Analytical Planet-Centred Solar-Sail Trajectory Prediction with the Stark Model

Abstract

Planet-centred solar sailing offers a propellantless way of sustaining non-Keplerian motion for Earth-centred missions. For preliminary mission design and broad trade-space exploration, rapid yet accurate trajectory propagation tools are required. This work evaluates the performance of the Stark model, an analytical formulation that represents the dynamics as two-body motion subject to a uniform perturbing acceleration, applied to controlled solar-sail trajectories and benchmarked against classical numerical integration. Two control strategies for the sail are considered: (i) constant cone-angle laws, for which the Stark solution enables direct state evaluation, and (ii) time-varying locally optimal steering laws designed to target individual Keplerian elements. Performance is assessed in terms of positional accuracy and computational cost over representative one-day propagations.
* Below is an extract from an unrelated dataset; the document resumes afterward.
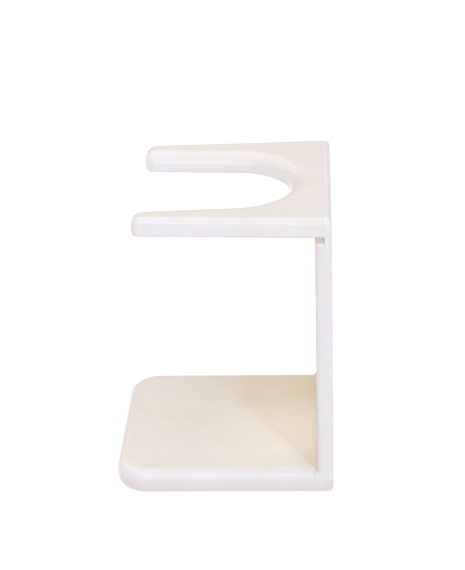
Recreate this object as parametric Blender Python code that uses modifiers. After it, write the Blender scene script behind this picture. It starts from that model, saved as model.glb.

For constant control laws, accuracy is shown to improve with increasing perturbation magnitude, corresponding to larger sail lightness numbers and smaller cone angles. Sensitivity analyses reveal that smaller semi-major axes and larger eccentricities lead to faster dynamical regimes, resulting in increased position error and higher computational cost. For time-varying control laws, the Stark model’s performance depends strongly on the smoothness of the control law: smooth profiles (semi-major axis-, eccentricity-, and argument of periapsis-raising) yield broader regions of superiority in the accuracy-cost trade space compared to numerical integration, whereas abrupt profiles (inclination- and right ascension of the ascending node-raising) significantly reduce these regions. Furthermore, larger lightness numbers diminish the model’s ability to capture rapid dynamics, owing to the restriction of fixed step sizes. Overall, the results demonstrate that the Stark model provides a computationally efficient alternative for preliminary planet-centred solar-sail trajectory design, with advantages over classical numerical integration methods in specific regions of the accuracy-cost trade-off space, particularly for smooth control regimes.